WHAT IS ASKED>
Every line of the material that follows must be printed again exactly.

>>>

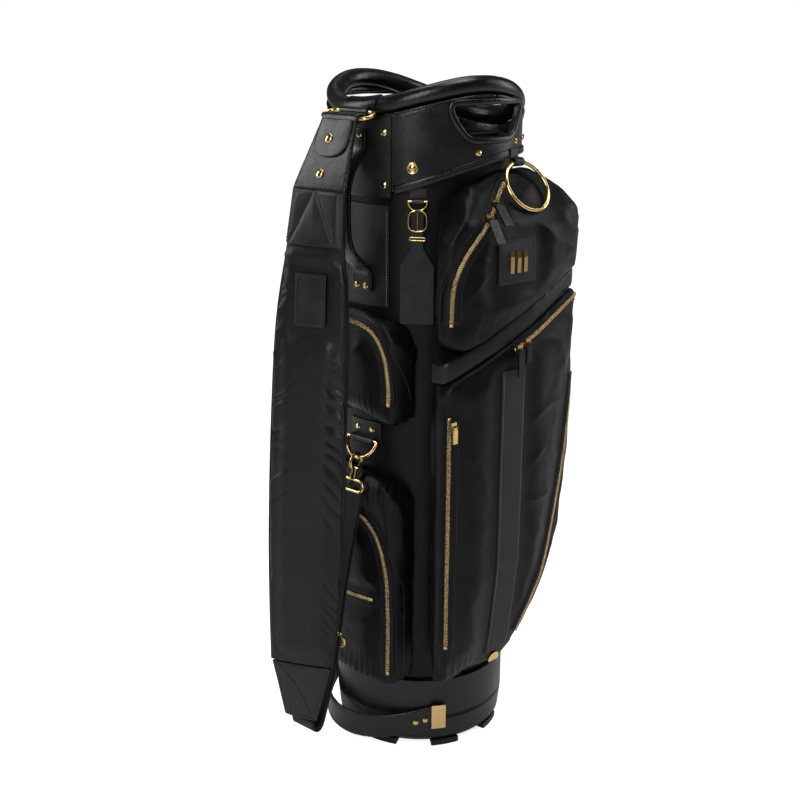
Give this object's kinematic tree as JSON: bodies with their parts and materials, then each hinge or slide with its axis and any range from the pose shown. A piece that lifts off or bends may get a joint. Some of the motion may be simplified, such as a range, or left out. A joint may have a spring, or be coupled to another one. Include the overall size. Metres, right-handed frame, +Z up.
{
  "type": "golf bag",
  "caption": "Standing cart golf bag with stiff tube, waved padded collar, zipped pockets, padded shoulder strap, towel ring, name tag and base belt.",
  "frame": {"origin": "centre of the base on the ground, on the tube's own axis, in the face of the central foot", "axes": "+Z up the tube's axis; -Y out through the large front pockets; -X towards the spine side with the grab handle and shoulder strap (the spine's own centre line is turned 8 degrees from -X towards the front)"},
  "size_m": [0.3812, 0.2991, 0.8725],
  "materials": {
    "boot_plastic": "moulded, fine grain, matt",
    "tube_plastic": "smooth, matt",
    "floor_foam": "short fleece over foam",
    "stay_metal": "drawn rod",
    "divider_plastic": "moulded frame, padded",
    "divider_cloth": "thin lining cloth",
    "body_nylon": "fine plain weave, slight sheen",
    "band_satin": "satin with a soft sheen",
    "collar_leather": "smooth synthetic leather, semi-gloss",
    "patch_leather": "fine pebble grain",
    "strap_nylon": "padded, fine weave, slight sheen",
    "webbing": "flat webbing",
    "strip_leather": "split leather, dry matt",
    "hardware_gold": "pale gold plating, polished",
    "zip_gold": "pale gold teeth"
  },
  "bodies": {
    "bag": {"base_boot": "boot_plastic", "base_feet": "boot_plastic", "body_tube": "tube_plastic", "body_skin": "body_nylon", "floor_pad": "floor_foam", "stay_rods": "stay_metal", "divider_top": "divider_plastic", "divider_panels": "divider_cloth", "collar_shell": "collar_leather", "rim_roll": "collar_leather", "collar_trim": "collar_leather", "collar_studs": "hardware_gold", "spine_patches": "patch_leather", "strap_anchor": "patch_leather", "grab_handle": "patch_leather", "rivets": "hardware_gold", "front_pocket_lower": "body_nylon", "front_pocket_upper": "body_nylon", "front_band": "band_satin", "front_strip": "strip_leather", "front_badges": "hardware_gold", "emblem_patch": "patch_leather", "zips_front_lower": "zip_gold", "zip_upper": "zip_gold", "side_pocket_lower": "body_nylon", "side_pocket_upper": "body_nylon", "zip_side_upper": "zip_gold", "zips_side_lower": "zip_gold", "far_pocket": "body_nylon", "zip_far": "zip_gold", "back_loop": "patch_leather", "belt_handle": "patch_leather", "belt_clasps": "hardware_gold", "d_ring_tab": "patch_leather", "d_ring": "hardware_gold", "towel_tab": "patch_leather", "tag_tab": "patch_leather", "tag_ring": "hardware_gold", "sliders_fixed": "hardware_gold"},
    "strap_ring": {"strap_ring": "hardware_gold"},
    "strap": {"strap_leather_top": "patch_leather", "strap_trapezes": "patch_leather", "strap_pad": "strap_nylon", "strap_label": "patch_leather", "strap_web": "webbing", "strap_metal": "hardware_gold"},
    "hook": {"hook_body": "hardware_gold"},
    "hook_gate": {"hook_gate": "hardware_gold"},
    "towel_ring": {"towel_ring": "hardware_gold"},
    "name_tag": {"tag_leather": "patch_leather", "tag_metal": "hardware_gold"},
    "slider_left": {"slider_left": "hardware_gold"},
    "pull_top_left": {"pull_top_left": "patch_leather"},
    "pull_top_right": {"pull_top_right": "patch_leather"},
    "pull_upper_left": {"pull_upper_left": "patch_leather"},
    "pull_upper_right": {"pull_upper_right": "patch_leather"},
    "pull_side_upper": {"pull_side_upper": "hardware_gold"},
    "pull_side_lower": {"pull_side_lower": "hardware_gold"},
    "pull_left": {"pull_left": "hardware_gold"}
  },
  "joints": [
    {"name": "strap_ring_lift", "type": "hinge", "parent": "bag", "child": "strap_ring", "pos_m": [-0.12636, -0.01776, 0.831], "axis": [-0.1392, 0.9903, 0], "range_deg": [0, 50]},
    {"name": "strap_swing", "type": "hinge", "parent": "strap_ring", "child": "strap", "pos_m": [-0.14708, -0.02067, 0.8242], "axis": [-0.1392, 0.9903, 0], "range_deg": [0, 75]},
    {"name": "hook_swivel", "type": "hinge", "parent": "strap", "child": "hook", "pos_m": [-0.13115, -0.01843, 0.38598], "axis": [0.2895, 0.0407, 0.9563], "range_deg": [-20, 20]},
    {"name": "hook_gate_open", "type": "hinge", "parent": "hook", "child": "hook_gate", "pos_m": [-0.1254, -0.01762, 0.39106], "axis": [0.1392, -0.9903, 0], "range_deg": [0, 25], "stiffness_Nm_per_rad": 0.01, "springref_deg": -17.19},
    {"name": "towel_ring_lift", "type": "hinge", "parent": "bag", "child": "towel_ring", "pos_m": [0.04104, -0.11986, 0.771], "axis": [-1, 0, 0], "range_deg": [0, 90]},
    {"name": "name_tag_lift", "type": "hinge", "parent": "bag", "child": "name_tag", "pos_m": [-0.08301, -0.08016, 0.719], "axis": [-0.6947, 0.7193, 0], "range_deg": [0, 100]},
    {"name": "pull_top_left_lift", "type": "hinge", "parent": "bag", "child": "pull_top_left", "pos_m": [0.004, -0.17184, 0.55503], "axis": [-1, 0, 0], "range_deg": [0, 100]},
    {"name": "pull_top_right_lift", "type": "hinge", "parent": "bag", "child": "pull_top_right", "pos_m": [0.018, -0.17166, 0.56095], "axis": [-1, 0, 0], "range_deg": [0, 100]},
    {"name": "pull_upper_left_lift", "type": "hinge", "parent": "bag", "child": "pull_upper_left", "pos_m": [-0.04, -0.16006, 0.71566], "axis": [-1, 0, 0], "range_deg": [0, 100]},
    {"name": "pull_upper_right_lift", "type": "hinge", "parent": "bag", "child": "pull_upper_right", "pos_m": [-0.02, -0.14874, 0.73054], "axis": [-1, 0, 0], "range_deg": [0, 100]},
    {"name": "pull_side_upper_lift", "type": "hinge", "parent": "bag", "child": "pull_side_upper", "pos_m": [-0.13304, 0.01, 0.58466], "axis": [0, 1, 0], "range_deg": [0, 100]},
    {"name": "pull_side_lower_lift", "type": "hinge", "parent": "bag", "child": "pull_side_lower", "pos_m": [-0.13586, 0.02, 0.338], "axis": [0, 1, 0], "range_deg": [0, 100]},
    {"name": "slider_left_run", "type": "slide", "parent": "bag", "child": "slider_left", "axis": [0, 0, -1], "range_m": [0, 0.25]},
    {"name": "pull_left_lift", "type": "hinge", "parent": "slider_left", "child": "pull_left", "pos_m": [-0.092, -0.1603, 0.474], "axis": [-1, 0, 0], "range_deg": [0, 100]}
  ]
}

<<<

SOLUTION FOR THIS EXERCISE>
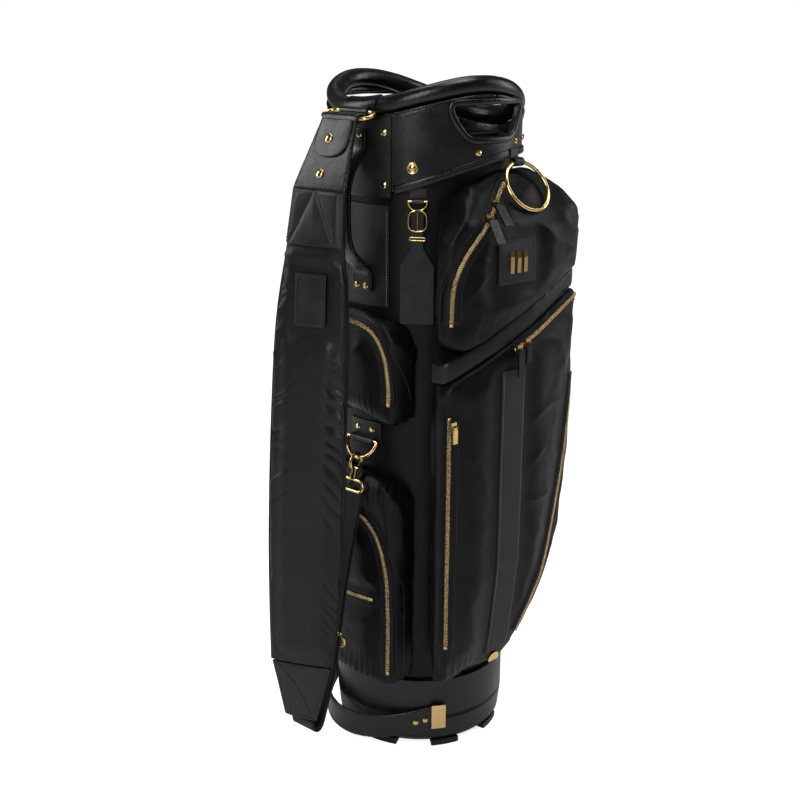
Give this object's kinematic tree as JSON: bodies with their parts and materials, then each hinge or slide with its axis and any range from the pose shown. A piece that lifts off or bends may get a joint. Some of the motion may be simplified, such as a range, or left out. A joint may have a spring, or be coupled to another one. Include the overall size. Metres, right-handed frame, +Z up.
{
  "type": "golf bag",
  "caption": "Standing cart golf bag with stiff tube, waved padded collar, zipped pockets, padded shoulder strap, towel ring, name tag and base belt.",
  "frame": {"origin": "centre of the base on the ground, on the tube's own axis, in the face of the central foot", "axes": "+Z up the tube's axis; -Y out through the large front pockets; -X towards the spine side with the grab handle and shoulder strap (the spine's own centre line is turned 8 degrees from -X towards the front)"},
  "size_m": [0.3812, 0.2991, 0.8725],
  "materials": {
    "boot_plastic": "moulded, fine grain, matt",
    "tube_plastic": "smooth, matt",
    "floor_foam": "short fleece over foam",
    "stay_metal": "drawn rod",
    "divider_plastic": "moulded frame, padded",
    "divider_cloth": "thin lining cloth",
    "body_nylon": "fine plain weave, slight sheen",
    "band_satin": "satin with a soft sheen",
    "collar_leather": "smooth synthetic leather, semi-gloss",
    "patch_leather": "fine pebble grain",
    "strap_nylon": "padded, fine weave, slight sheen",
    "webbing": "flat webbing",
    "strip_leather": "split leather, dry matt",
    "hardware_gold": "pale gold plating, polished",
    "zip_gold": "pale gold teeth"
  },
  "bodies": {
    "bag": {"base_boot": "boot_plastic", "base_feet": "boot_plastic", "body_tube": "tube_plastic", "body_skin": "body_nylon", "floor_pad": "floor_foam", "stay_rods": "stay_metal", "divider_top": "divider_plastic", "divider_panels": "divider_cloth", "collar_shell": "collar_leather", "rim_roll": "collar_leather", "collar_trim": "collar_leather", "collar_studs": "hardware_gold", "spine_patches": "patch_leather", "strap_anchor": "patch_leather", "grab_handle": "patch_leather", "rivets": "hardware_gold", "front_pocket_lower": "body_nylon", "front_pocket_upper": "body_nylon", "front_band": "band_satin", "front_strip": "strip_leather", "front_badges": "hardware_gold", "emblem_patch": "patch_leather", "zips_front_lower": "zip_gold", "zip_upper": "zip_gold", "side_pocket_lower": "body_nylon", "side_pocket_upper": "body_nylon", "zip_side_upper": "zip_gold", "zips_side_lower": "zip_gold", "far_pocket": "body_nylon", "zip_far": "zip_gold", "back_loop": "patch_leather", "belt_handle": "patch_leather", "belt_clasps": "hardware_gold", "d_ring_tab": "patch_leather", "d_ring": "hardware_gold", "towel_tab": "patch_leather", "tag_tab": "patch_leather", "tag_ring": "hardware_gold", "sliders_fixed": "hardware_gold"},
    "strap_ring": {"strap_ring": "hardware_gold"},
    "strap": {"strap_leather_top": "patch_leather", "strap_trapezes": "patch_leather", "strap_pad": "strap_nylon", "strap_label": "patch_leather", "strap_web": "webbing", "strap_metal": "hardware_gold"},
    "hook": {"hook_body": "hardware_gold"},
    "hook_gate": {"hook_gate": "hardware_gold"},
    "towel_ring": {"towel_ring": "hardware_gold"},
    "name_tag": {"tag_leather": "patch_leather", "tag_metal": "hardware_gold"},
    "slider_left": {"slider_left": "hardware_gold"},
    "pull_top_left": {"pull_top_left": "patch_leather"},
    "pull_top_right": {"pull_top_right": "patch_leather"},
    "pull_upper_left": {"pull_upper_left": "patch_leather"},
    "pull_upper_right": {"pull_upper_right": "patch_leather"},
    "pull_side_upper": {"pull_side_upper": "hardware_gold"},
    "pull_side_lower": {"pull_side_lower": "hardware_gold"},
    "pull_left": {"pull_left": "hardware_gold"}
  },
  "joints": [
    {"name": "strap_ring_lift", "type": "hinge", "parent": "bag", "child": "strap_ring", "pos_m": [-0.12636, -0.01776, 0.831], "axis": [-0.1392, 0.9903, 0], "range_deg": [0, 50]},
    {"name": "strap_swing", "type": "hinge", "parent": "strap_ring", "child": "strap", "pos_m": [-0.14708, -0.02067, 0.8242], "axis": [-0.1392, 0.9903, 0], "range_deg": [0, 75]},
    {"name": "hook_swivel", "type": "hinge", "parent": "strap", "child": "hook", "pos_m": [-0.13115, -0.01843, 0.38598], "axis": [0.2895, 0.0407, 0.9563], "range_deg": [-20, 20]},
    {"name": "hook_gate_open", "type": "hinge", "parent": "hook", "child": "hook_gate", "pos_m": [-0.1254, -0.01762, 0.39106], "axis": [0.1392, -0.9903, 0], "range_deg": [0, 25], "stiffness_Nm_per_rad": 0.01, "springref_deg": -17.19},
    {"name": "towel_ring_lift", "type": "hinge", "parent": "bag", "child": "towel_ring", "pos_m": [0.04104, -0.11986, 0.771], "axis": [-1, 0, 0], "range_deg": [0, 90]},
    {"name": "name_tag_lift", "type": "hinge", "parent": "bag", "child": "name_tag", "pos_m": [-0.08301, -0.08016, 0.719], "axis": [-0.6947, 0.7193, 0], "range_deg": [0, 100]},
    {"name": "pull_top_left_lift", "type": "hinge", "parent": "bag", "child": "pull_top_left", "pos_m": [0.004, -0.17184, 0.55503], "axis": [-1, 0, 0], "range_deg": [0, 100]},
    {"name": "pull_top_right_lift", "type": "hinge", "parent": "bag", "child": "pull_top_right", "pos_m": [0.018, -0.17166, 0.56095], "axis": [-1, 0, 0], "range_deg": [0, 100]},
    {"name": "pull_upper_left_lift", "type": "hinge", "parent": "bag", "child": "pull_upper_left", "pos_m": [-0.04, -0.16006, 0.71566], "axis": [-1, 0, 0], "range_deg": [0, 100]},
    {"name": "pull_upper_right_lift", "type": "hinge", "parent": "bag", "child": "pull_upper_right", "pos_m": [-0.02, -0.14874, 0.73054], "axis": [-1, 0, 0], "range_deg": [0, 100]},
    {"name": "pull_side_upper_lift", "type": "hinge", "parent": "bag", "child": "pull_side_upper", "pos_m": [-0.13304, 0.01, 0.58466], "axis": [0, 1, 0], "range_deg": [0, 100]},
    {"name": "pull_side_lower_lift", "type": "hinge", "parent": "bag", "child": "pull_side_lower", "pos_m": [-0.13586, 0.02, 0.338], "axis": [0, 1, 0], "range_deg": [0, 100]},
    {"name": "slider_left_run", "type": "slide", "parent": "bag", "child": "slider_left", "axis": [0, 0, -1], "range_m": [0, 0.25]},
    {"name": "pull_left_lift", "type": "hinge", "parent": "slider_left", "child": "pull_left", "pos_m": [-0.092, -0.1603, 0.474], "axis": [-1, 0, 0], "range_deg": [0, 100]}
  ]
}